El articulista y catedrático Francesc de Carreras publicaba el jueves en la prensa catalana un espléndido artículo titulado No traspasar las líneas rojas en el que denunciaba la inaceptable transgresión de los límites razonables de la política del presidente valenciano Camps al insinuar recientemente en el Parlamento de su comunidad que sus adversarios políticos querrían verle muerto, "boca abajo en una cuneta". En ese mismo análisis, concluía el autor dictaminando que la democracia se deteriora gravemente cuando el debate político es sustituido por el debate penal, cuando los argumentos sobre el buen o el mal gobierno son reemplazados por el dicterio y la descalificación. Y mencionaba Carreras a modo de ejemplo de semejantes desviaciones aquella campaña intolerable del "váyase señor González" emprendida por Aznar a mediados de los años noventa con el argumento de la corrupción (que no del desgobierno), o la ulterior identificación del PP con el doberman –la metáfora canina de la agresividad asesina– que hizo la izquierda.

Últimamente, esa línea roja que separa el fair play democrático de las frondas populistas o autoritarias se ha traspasado una vez más con el asunto del sistema de escuchas Sitel. Desde este verano, portavoces del PP, coincidiendo con la salida a la luz de sucesivos escándalos de corrupción que afectan a su formación política, han ido manifestando con intensidad creciente su convicción de que el Gobierno les espía a través de este sistema de interceptación de las comunicaciones, que, como es lógico, tan sólo puede utilizarse con escrupulosa autorización judicial motivada. Poco a poco, tal denuncia se ha completado con la gratuita afirmación de que el método Sitel, que fue adquirido e instalado por los gobiernos del PP –y en concreto por Rajoy cuando éste era ministro del Interior– es ilegal. La denuncia ha ido in crescendo, hasta la explosión del pasado miércoles en la Cámara Baja, cuando el ministro del Interior, airado por esta insidiosa campaña que no se apoya en prueba alguna, trató de hacer ver a gritos a sus adversarios que la denuncia de escuchas es la más grave que se le puede hacer a un gobierno en democracia. Ya se sabe que acusar de un delito sin pruebas es, lisa y llanamente, una calumnia.

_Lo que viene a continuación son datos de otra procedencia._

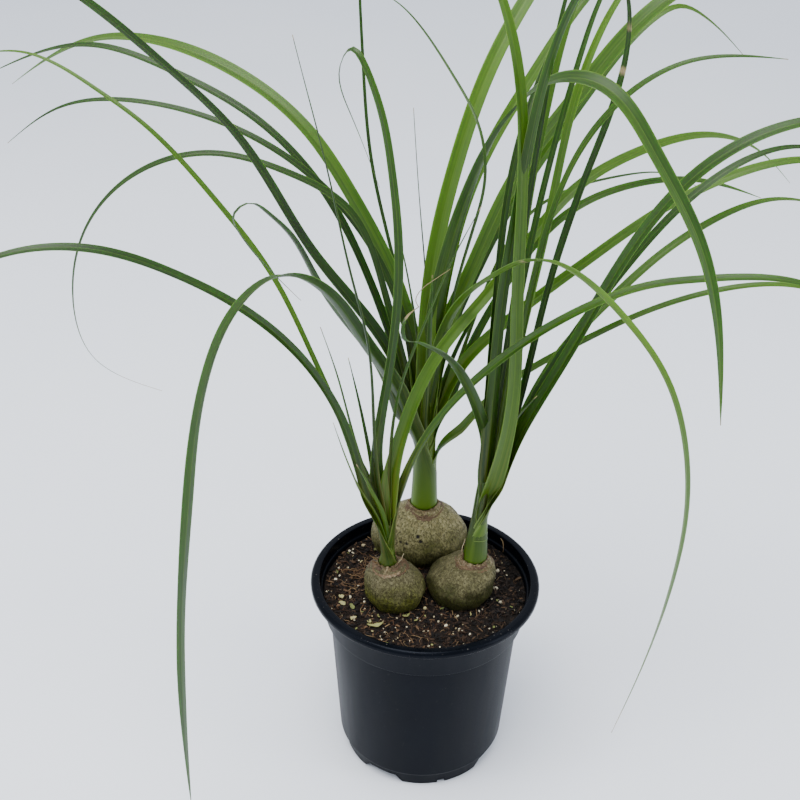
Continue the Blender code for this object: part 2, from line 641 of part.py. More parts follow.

Y ni que decir tiene que, tras el desahogo ministerial, el principal partido de la oposición ha reclamado la dimisión del titular de Interior.

Por casualidad o intencionadamente, el Tribunal Supremo notificó el jueves, apenas unas horas después de aquel colosal rifirrafe parlamentario, una sentencia por narcotráfico en la que avalaba –por tercera vez– dicho sistema de escuchas, que considera "preferible a los modos de intervención anteriores a su implantación". Rubalcaba ha podido respirar, pues, aliviado. El varapalo de la Sala Penal del Supremo, que no ha hecho más que arrojar algunas dosis de sentido común sobre las relaciones entre el gobierno y la oposición, debería servir de lección a estos audaces guerrilleros parlamentarios que en ocasiones parecen creer que todo vale en la confrontación política. Cuando la democracia incluye, como ingrediente no menor, el exquisito respeto a las reglas de juego y, por supuesto, también al adversario.